DATA SEGMENT:
==============================

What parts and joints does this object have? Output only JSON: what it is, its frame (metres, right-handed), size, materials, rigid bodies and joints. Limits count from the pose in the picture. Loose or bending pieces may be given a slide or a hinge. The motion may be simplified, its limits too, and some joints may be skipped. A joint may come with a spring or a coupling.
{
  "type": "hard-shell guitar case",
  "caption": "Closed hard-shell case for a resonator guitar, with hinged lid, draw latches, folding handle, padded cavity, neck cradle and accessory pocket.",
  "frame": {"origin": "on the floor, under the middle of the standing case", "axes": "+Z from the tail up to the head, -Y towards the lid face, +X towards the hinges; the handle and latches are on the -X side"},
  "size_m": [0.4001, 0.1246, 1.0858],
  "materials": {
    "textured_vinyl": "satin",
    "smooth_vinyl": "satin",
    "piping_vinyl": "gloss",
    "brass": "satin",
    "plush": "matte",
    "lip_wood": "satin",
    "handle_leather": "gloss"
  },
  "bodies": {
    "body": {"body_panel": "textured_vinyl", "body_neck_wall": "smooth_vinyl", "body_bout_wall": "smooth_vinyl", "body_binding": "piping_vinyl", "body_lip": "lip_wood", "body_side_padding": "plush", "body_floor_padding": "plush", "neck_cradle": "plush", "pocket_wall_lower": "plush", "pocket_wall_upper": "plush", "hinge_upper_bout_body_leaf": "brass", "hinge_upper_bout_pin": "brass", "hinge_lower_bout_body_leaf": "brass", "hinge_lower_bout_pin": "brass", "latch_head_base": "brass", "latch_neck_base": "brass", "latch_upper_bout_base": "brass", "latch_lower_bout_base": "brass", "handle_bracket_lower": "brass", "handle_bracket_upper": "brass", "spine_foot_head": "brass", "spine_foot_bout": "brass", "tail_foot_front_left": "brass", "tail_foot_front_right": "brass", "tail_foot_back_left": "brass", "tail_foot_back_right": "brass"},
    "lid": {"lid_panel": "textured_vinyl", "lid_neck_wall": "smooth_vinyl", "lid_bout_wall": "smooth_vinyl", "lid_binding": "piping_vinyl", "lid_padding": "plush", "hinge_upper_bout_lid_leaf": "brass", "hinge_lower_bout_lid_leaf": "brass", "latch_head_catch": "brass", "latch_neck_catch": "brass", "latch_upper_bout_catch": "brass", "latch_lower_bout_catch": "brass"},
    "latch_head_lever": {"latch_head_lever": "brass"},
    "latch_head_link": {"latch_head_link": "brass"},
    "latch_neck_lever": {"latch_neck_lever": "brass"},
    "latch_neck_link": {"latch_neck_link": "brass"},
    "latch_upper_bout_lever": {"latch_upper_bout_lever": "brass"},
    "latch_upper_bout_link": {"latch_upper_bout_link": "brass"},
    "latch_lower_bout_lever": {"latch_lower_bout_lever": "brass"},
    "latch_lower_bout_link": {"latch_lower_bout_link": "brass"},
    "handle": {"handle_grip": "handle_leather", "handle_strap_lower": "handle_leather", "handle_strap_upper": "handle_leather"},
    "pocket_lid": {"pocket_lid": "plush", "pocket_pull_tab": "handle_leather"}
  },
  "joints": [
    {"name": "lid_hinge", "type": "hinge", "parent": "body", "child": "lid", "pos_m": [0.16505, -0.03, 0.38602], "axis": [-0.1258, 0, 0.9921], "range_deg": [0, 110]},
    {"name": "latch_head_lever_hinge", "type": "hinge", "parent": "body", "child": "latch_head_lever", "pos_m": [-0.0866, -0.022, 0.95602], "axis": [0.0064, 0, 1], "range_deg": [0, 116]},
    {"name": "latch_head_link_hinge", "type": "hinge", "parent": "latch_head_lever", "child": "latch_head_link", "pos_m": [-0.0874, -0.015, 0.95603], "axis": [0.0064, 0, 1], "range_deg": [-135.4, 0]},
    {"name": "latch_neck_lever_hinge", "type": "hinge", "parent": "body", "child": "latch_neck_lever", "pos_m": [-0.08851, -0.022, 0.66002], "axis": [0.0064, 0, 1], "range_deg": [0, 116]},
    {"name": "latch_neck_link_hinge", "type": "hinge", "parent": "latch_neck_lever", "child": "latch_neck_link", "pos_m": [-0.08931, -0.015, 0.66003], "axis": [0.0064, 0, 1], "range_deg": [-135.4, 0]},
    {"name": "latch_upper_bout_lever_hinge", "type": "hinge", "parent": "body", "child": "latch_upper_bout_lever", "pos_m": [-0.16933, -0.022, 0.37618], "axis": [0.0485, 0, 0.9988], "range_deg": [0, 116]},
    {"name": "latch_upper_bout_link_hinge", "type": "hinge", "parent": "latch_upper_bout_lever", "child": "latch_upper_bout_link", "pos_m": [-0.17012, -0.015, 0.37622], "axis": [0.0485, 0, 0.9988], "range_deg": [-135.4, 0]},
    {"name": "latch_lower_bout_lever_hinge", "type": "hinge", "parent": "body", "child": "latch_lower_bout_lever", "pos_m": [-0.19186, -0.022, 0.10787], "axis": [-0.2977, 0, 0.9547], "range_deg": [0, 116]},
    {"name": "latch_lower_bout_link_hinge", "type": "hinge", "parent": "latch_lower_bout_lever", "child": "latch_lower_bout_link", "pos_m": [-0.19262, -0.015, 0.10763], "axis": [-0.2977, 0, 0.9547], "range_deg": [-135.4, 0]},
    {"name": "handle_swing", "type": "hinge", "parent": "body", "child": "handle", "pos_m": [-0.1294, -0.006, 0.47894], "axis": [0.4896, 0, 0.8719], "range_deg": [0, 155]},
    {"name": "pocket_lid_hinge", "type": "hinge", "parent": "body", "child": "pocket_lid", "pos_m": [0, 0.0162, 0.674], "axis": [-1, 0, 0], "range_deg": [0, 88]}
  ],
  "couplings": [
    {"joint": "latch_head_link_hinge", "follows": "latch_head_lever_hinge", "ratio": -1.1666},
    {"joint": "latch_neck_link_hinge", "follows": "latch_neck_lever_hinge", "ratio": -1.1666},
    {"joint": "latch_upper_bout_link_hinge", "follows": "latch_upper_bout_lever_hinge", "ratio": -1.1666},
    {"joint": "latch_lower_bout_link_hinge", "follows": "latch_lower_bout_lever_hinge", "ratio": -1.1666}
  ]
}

==============================

EXERCISE AIM: Repeat the lines above exactly.

ANSWER FOR THE TASK:
What parts and joints does this object have? Output only JSON: what it is, its frame (metres, right-handed), size, materials, rigid bodies and joints. Limits count from the pose in the picture. Loose or bending pieces may be given a slide or a hinge. The motion may be simplified, its limits too, and some joints may be skipped. A joint may come with a spring or a coupling.
{
  "type": "hard-shell guitar case",
  "caption": "Closed hard-shell case for a resonator guitar, with hinged lid, draw latches, folding handle, padded cavity, neck cradle and accessory pocket.",
  "frame": {"origin": "on the floor, under the middle of the standing case", "axes": "+Z from the tail up to the head, -Y towards the lid face, +X towards the hinges; the handle and latches are on the -X side"},
  "size_m": [0.4001, 0.1246, 1.0858],
  "materials": {
    "textured_vinyl": "satin",
    "smooth_vinyl": "satin",
    "piping_vinyl": "gloss",
    "brass": "satin",
    "plush": "matte",
    "lip_wood": "satin",
    "handle_leather": "gloss"
  },
  "bodies": {
    "body": {"body_panel": "textured_vinyl", "body_neck_wall": "smooth_vinyl", "body_bout_wall": "smooth_vinyl", "body_binding": "piping_vinyl", "body_lip": "lip_wood", "body_side_padding": "plush", "body_floor_padding": "plush", "neck_cradle": "plush", "pocket_wall_lower": "plush", "pocket_wall_upper": "plush", "hinge_upper_bout_body_leaf": "brass", "hinge_upper_bout_pin": "brass", "hinge_lower_bout_body_leaf": "brass", "hinge_lower_bout_pin": "brass", "latch_head_base": "brass", "latch_neck_base": "brass", "latch_upper_bout_base": "brass", "latch_lower_bout_base": "brass", "handle_bracket_lower": "brass", "handle_bracket_upper": "brass", "spine_foot_head": "brass", "spine_foot_bout": "brass", "tail_foot_front_left": "brass", "tail_foot_front_right": "brass", "tail_foot_back_left": "brass", "tail_foot_back_right": "brass"},
    "lid": {"lid_panel": "textured_vinyl", "lid_neck_wall": "smooth_vinyl", "lid_bout_wall": "smooth_vinyl", "lid_binding": "piping_vinyl", "lid_padding": "plush", "hinge_upper_bout_lid_leaf": "brass", "hinge_lower_bout_lid_leaf": "brass", "latch_head_catch": "brass", "latch_neck_catch": "brass", "latch_upper_bout_catch": "brass", "latch_lower_bout_catch": "brass"},
    "latch_head_lever": {"latch_head_lever": "brass"},
    "latch_head_link": {"latch_head_link": "brass"},
    "latch_neck_lever": {"latch_neck_lever": "brass"},
    "latch_neck_link": {"latch_neck_link": "brass"},
    "latch_upper_bout_lever": {"latch_upper_bout_lever": "brass"},
    "latch_upper_bout_link": {"latch_upper_bout_link": "brass"},
    "latch_lower_bout_lever": {"latch_lower_bout_lever": "brass"},
    "latch_lower_bout_link": {"latch_lower_bout_link": "brass"},
    "handle": {"handle_grip": "handle_leather", "handle_strap_lower": "handle_leather", "handle_strap_upper": "handle_leather"},
    "pocket_lid": {"pocket_lid": "plush", "pocket_pull_tab": "handle_leather"}
  },
  "joints": [
    {"name": "lid_hinge", "type": "hinge", "parent": "body", "child": "lid", "pos_m": [0.16505, -0.03, 0.38602], "axis": [-0.1258, 0, 0.9921], "range_deg": [0, 110]},
    {"name": "latch_head_lever_hinge", "type": "hinge", "parent": "body", "child": "latch_head_lever", "pos_m": [-0.0866, -0.022, 0.95602], "axis": [0.0064, 0, 1], "range_deg": [0, 116]},
    {"name": "latch_head_link_hinge", "type": "hinge", "parent": "latch_head_lever", "child": "latch_head_link", "pos_m": [-0.0874, -0.015, 0.95603], "axis": [0.0064, 0, 1], "range_deg": [-135.4, 0]},
    {"name": "latch_neck_lever_hinge", "type": "hinge", "parent": "body", "child": "latch_neck_lever", "pos_m": [-0.08851, -0.022, 0.66002], "axis": [0.0064, 0, 1], "range_deg": [0, 116]},
    {"name": "latch_neck_link_hinge", "type": "hinge", "parent": "latch_neck_lever", "child": "latch_neck_link", "pos_m": [-0.08931, -0.015, 0.66003], "axis": [0.0064, 0, 1], "range_deg": [-135.4, 0]},
    {"name": "latch_upper_bout_lever_hinge", "type": "hinge", "parent": "body", "child": "latch_upper_bout_lever", "pos_m": [-0.16933, -0.022, 0.37618], "axis": [0.0485, 0, 0.9988], "range_deg": [0, 116]},
    {"name": "latch_upper_bout_link_hinge", "type": "hinge", "parent": "latch_upper_bout_lever", "child": "latch_upper_bout_link", "pos_m": [-0.17012, -0.015, 0.37622], "axis": [0.0485, 0, 0.9988], "range_deg": [-135.4, 0]},
    {"name": "latch_lower_bout_lever_hinge", "type": "hinge", "parent": "body", "child": "latch_lower_bout_lever", "pos_m": [-0.19186, -0.022, 0.10787], "axis": [-0.2977, 0, 0.9547], "range_deg": [0, 116]},
    {"name": "latch_lower_bout_link_hinge", "type": "hinge", "parent": "latch_lower_bout_lever", "child": "latch_lower_bout_link", "pos_m": [-0.19262, -0.015, 0.10763], "axis": [-0.2977, 0, 0.9547], "range_deg": [-135.4, 0]},
    {"name": "handle_swing", "type": "hinge", "parent": "body", "child": "handle", "pos_m": [-0.1294, -0.006, 0.47894], "axis": [0.4896, 0, 0.8719], "range_deg": [0, 155]},
    {"name": "pocket_lid_hinge", "type": "hinge", "parent": "body", "child": "pocket_lid", "pos_m": [0, 0.0162, 0.674], "axis": [-1, 0, 0], "range_deg": [0, 88]}
  ],
  "couplings": [
    {"joint": "latch_head_link_hinge", "follows": "latch_head_lever_hinge", "ratio": -1.1666},
    {"joint": "latch_neck_link_hinge", "follows": "latch_neck_lever_hinge", "ratio": -1.1666},
    {"joint": "latch_upper_bout_link_hinge", "follows": "latch_upper_bout_lever_hinge", "ratio": -1.1666},
    {"joint": "latch_lower_bout_link_hinge", "follows": "latch_lower_bout_lever_hinge", "ratio": -1.1666}
  ]
}